The last and in a very literal sense least of the stories is "In a Cup of Tea", which starts with a narrator (Takizawa Osamu) complaining about the frustration of being a folklore researcher. Namely, the annoyance of finding a good story fragment that cuts off without resolving anything. So it's not much of a surprise where this one goes, either, though the snazzy choice of ending the film in such a deeply unsatisfying way is a pretty cool meta-narrative gambit. It's just... well... unsatisfying. It is rather neat that the framing story around the actual ghost story is the only strictly realistic space scene in the whole movie, giving the sequence a certain sense of stability that is ruptured by the ending. Still, this is an odd little lark, tossed-off in a way that might be admirable, but isn't exactly "enjoyable".

Not much of a ding against a great film, though. Kwaidan is a marvel: the problems are big and obvious, but the strengths are much, much bigger. This is, easily, one of the most fascinating ghost stories I've ever seen: more of a floating dreamscape of folklore, bedtime stories and vivid images than any Western horror film could ever be.
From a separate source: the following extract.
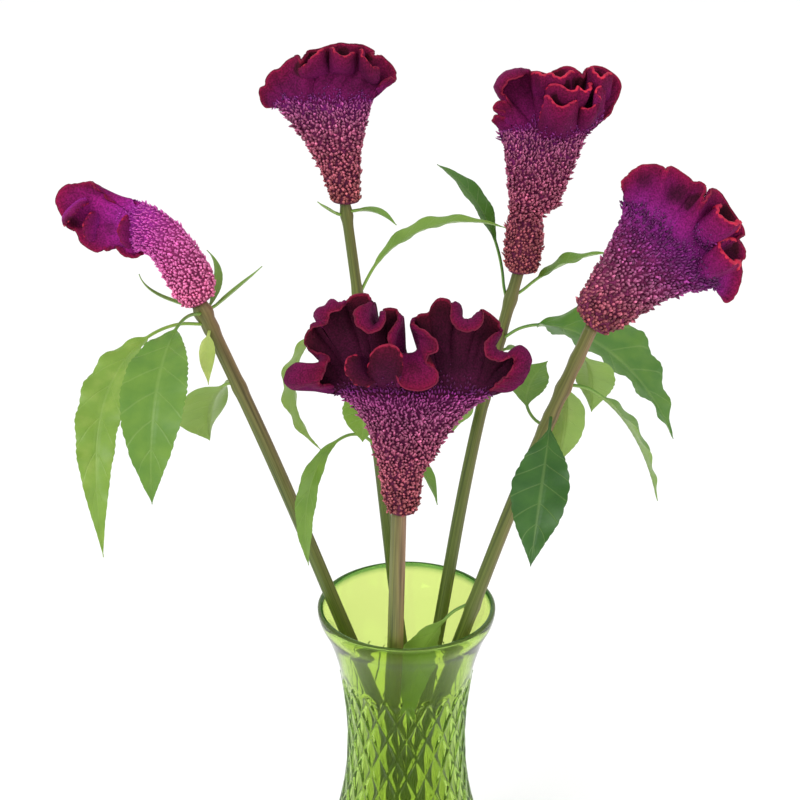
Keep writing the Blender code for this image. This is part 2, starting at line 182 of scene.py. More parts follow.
CRESTS = {
    "e": [
        (-33, 72, -35, 74, 0, -3), (-39, 72, -41, 74, -2, -8), (-48, 73, -41, 76, -2, -10),
        (-56, 72, -40, 77, 0, -11), (-59, 76, -39, 79, 1, -12), (-58, 81, -38, 82, 2, -11),
        (-53, 85, -37, 85, 2, -10), (-48, 83, -36, 87, 2, -8), (-42, 84, -36, 89, 1, -4),
        (-40, 90, -39, 91, 4, 3), (-45, 93, 8), (-49, 97, 11), (-48, 103, 11), (-45, 107, -45, 106, 9, 7),
        (-42, 109, -41, 107, 6, 2), (-41, 111, -37, 108, 4, -1), (-43, 113, -36, 111, 4, -4),
        (-41, 116, -35, 114, 4, -5), (-37, 118, -33, 115, 4, -4), (-34, 121, -31, 115, 4, -4),
        (-31, 119, -29, 117, 4, -2), (-28, 120, -28, 119, 6, 5), (-25, 123, 9), (-21, 125, 11),
        (-16, 124.5, 10), (-13.5, 120.5, -14, 119, 8, 6), (-14.5, 117, -18.5, 118, 5, -3),
        (-15, 113, -22.5, 114, 3, -9), (-14.5, 109, -21.5, 107.5, 2, -11), (-13, 106.5, -16, 103, 2, -11),
        (-11, 107, -12, 103, 2, -10), (-9, 111, -8, 107, 3, -8), (-8.5, 114.5, -7, 113.5, 5, 0),
        (-7, 116.5, 8), (-4, 117, 9), (-1, 116, 9), (1, 113, 0, 111, 7, 3), (1, 109, -1.5, 108, 5, 0),
        (-0.5, 105, -4, 104, 3, -4), (-2, 100, -5.5, 100, 2, -7), (-2.5, 94, -2.5, 92, 1, -9),
        (0, 90, 0, 85, 0, -12), (4, 90.5, -1, 78, 0, -14), (6, 90.5, 2, 72.5, 0, -14),
        (8, 91, 8, 70.5, 0, -14), (9.5, 92, 15, 71.5, 0, -14), (11, 94, 20, 76, 1, -14),
        (11.5, 97, 19, 82, 1, -13), (11.5, 99, 14, 86, 1, -12), (11, 100, 15, 90, 1, -12),
        (11, 101, 20, 93, 2, -12), (10, 103, 19, 98, 3, -10), (8.5, 105, 14, 103, 4, -7),
        (7, 107, 8, 107, 5, -1), (8, 111, 8, 110.5, 7, 5), (11, 113.5, 9), (15.5, 114.5, 10), (17.5, 119, 10),
        (21, 122.5, 10), (25.5, 121.5, 9), (29, 119.5, 27.5, 118, 6, 4), (31, 117, 27, 114.5, 4, 0),
        (31, 113.5, 27, 110, 2, -5), (32.5, 110.5, 29, 106, 1, -8), (35, 109.5, 33, 103.5, 1, -10),
        (37, 110, 38, 104, 1, -10), (39.5, 112, 42, 107, 2, -8), (41, 114, 43, 111, 4, -4), (43.5, 116, 7),
        (48, 113, 8), (52, 108.5, 6), (53, 105, 52, 104, 5, 2), (51.5, 101.5, 48.5, 101.5, 3, -3),
        (49.5, 97.5, 45, 98, 2, -7), (49.5, 94, 44, 93, 1, -9), (52, 92, 46.5, 88.5, 1, -10),
        (55, 91, 50.5, 87, 1, -10), (58.5, 92, 55, 88, 2, -8), (61, 95, 58.5, 89.5, 3, -6),
        (64.5, 94.5, 59.5, 87, 2, -5), (68, 89, 59, 84, 0, -7), (67, 82, 56, 79, -2, -9),
        (64, 75.5, 52, 75.5, -2, -8), (59, 71, 49, 72, -2, -5), (52, 69.5, 47, 70, 0, -2),
    ],
    "a": [
        (-25, 29, 0), (-27.8, 28.1, -2), (-30.9, 26, -4), (-34.9, 25.3, -5), (-38.8, 26.8, -5),
        (-42, 30.2, -4), (-43.6, 33.3, -4), (-46, 33.5, -4), (-46.8, 30.4, -4), (-48.3, 29.8, -4),
        (-50.5, 31.6, -3), (-52, 28.7, -4), (-55.4, 29.5, -4), (-58.6, 31.7, -4), (-61.5, 34.3, -3),
        (-63, 38.8, -2), (-64.5, 41.6, -2), (-68, 42.6, 0), (-70.2, 45.2, 2), (-71.4, 49.5, 3),
        (-74, 55.6, 4), (-74.4, 59.1, 4), (-72.9, 63.3, 5), (-68, 67.6, 6), (-63.3, 68, 7), (-58.6, 69.1, 7),
        (-54.8, 68.6, 5), (-53.1, 67.3, 3), (-53, 65.2, 2), (-50.7, 64.9, 2), (-48, 62.9, 3), (-47.4, 60, 2),
        (-44.4, 58.1, 1), (-38, 57.5, 0), (-30, 56.5, 0),
    ],
    "b": [
        (-37, 54, 0), (-42, 53, -2), (-45, 58.5, -3), (-44.8, 63.5, -2), (-42.3, 65.2, 0), (-41.6, 70, 3),
        (-38.3, 74.3, 5), (-34.5, 75.2, 3), (-30.5, 79.6, 4), (-26.5, 81.3, 2), (-24.2, 81.5, -2),
        (-22, 78, -5), (-20.5, 82, -1), (-18.5, 85, 3), (-13.5, 86.3, 5), (-9.5, 87, 2), (-6, 88.4, 4),
        (-1.4, 89.6, 5), (3.2, 88.6, 3), (6, 88, 0), (9.7, 88.3, 3), (14.5, 86.5, 4), (16.5, 84.6, 2),
        (15.6, 82, -2), (18, 81.3, -1), (20.2, 82.6, 3), (23.4, 80.2, 5), (26.5, 77, 5), (28.3, 73, 3),
        (28, 68.8, 0), (25, 69.3, -3), (21.5, 67, -3), (18, 61, -2),
    ],
    "c": [
        (-11, 86, 0), (-14, 89, -3), (-17.8, 91, -5), (-16, 93.6, -5), (-10.2, 93.6, -3), (-10.2, 96, -3),
        (-15.5, 97.5, -4), (-17, 99, -3), (-15.6, 101.5, -3), (-12, 102.9, -2), (-9.3, 103, -3),
        (-10.5, 105.5, -3), (-14.5, 108.5, -12.5, 107.5, 0, -4), (-15.8, 112, -11.5, 110.5, 3, -7),
        (-14, 116, -10, 112.5, 4, -8), (-10.5, 119.5, -8.5, 114, 5, -8), (-6, 121.7, -5.5, 115.3, 6, -7),
        (-1, 122, -2, 116.5, 7, -5), (3, 121.5, 1, 119.5, 7, 0), (5.3, 120.9, 4), (8.8, 121.1, 5),
        (13.3, 119.5, 4), (18.5, 122.2, 6), (24.5, 124.5, 7), (29, 123.2, 6), (32.3, 119.8, 3),
        (34.2, 117.8, 0), (35.3, 121.8, 3), (39.7, 124.4, 6), (45, 124, 7), (50, 121, 6), (53.8, 117.5, 5),
        (55.5, 114.2, 4), (54.8, 107.5, 2), (52, 101, 1), (49, 94.5, -1), (42.3, 90, -2), (38, 85, 0),
    ],
    "d": [
        (16, 71, 0), (13, 75, -4), (11, 78, -6), (13.6, 82.3, -3), (17.6, 86.3, 1), (21.8, 89.4, 4),
        (26, 90.1, 5), (30.2, 89.9, 4), (32.9, 88.4, 2), (34.7, 86.3, -1), (36.3, 88.7, 2), (39.9, 88.1, 5),
        (44.1, 85.5, 6), (47.3, 82.8, 4), (49.3, 80.2, 2), (52.2, 80.7, 3), (54.3, 79.2, 1), (55.2, 77.2, -2),
        (53.6, 71, -7), (53, 68, -9), (55.5, 71, -9), (57.5, 75.3, -7), (59.5, 75.8, -4), (64.2, 73.2, 0),
        (67.4, 69.4, 3), (70.4, 65.2, 4), (74.5, 59.6, 4), (77.2, 54.6, 3), (77.5, 52.2, 2), (74.2, 49.5, -1),
        (76.6, 46.7, 2), (79, 41.9, 3), (79, 39.2, 3), (76.7, 36.4, 0), (77.6, 30.5, 1), (76.9, 24.1, 1),
        (74.5, 17.2, 0), (71.2, 13.8, -2), (69.2, 13.5, -3), (67.8, 17.2, -1),
    ],
}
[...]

And compared to the not-very-large number of mid-century Japanese movies about ghosts I've seen (it would be a category error to call them "Japanese horror films"), it's maybe only a little more dreamy, but certain a great deal more committed in its formalism, its attempt to evoke something truly out-of-time and archaic in every detail of its compositions, staging, acting. Basically, it's a film that captures something deep and real about the remoteness of traditional folklore, while also embodying the frisson that a well-told story of the uncanny and otherworldly can evoke down in the gut, no matter how old-fashioned or even ancient. It's an extraordinary multi-media triumph in its own way, and for all my nitpicks, it must be the best filmed version of folklore that I've ever seen.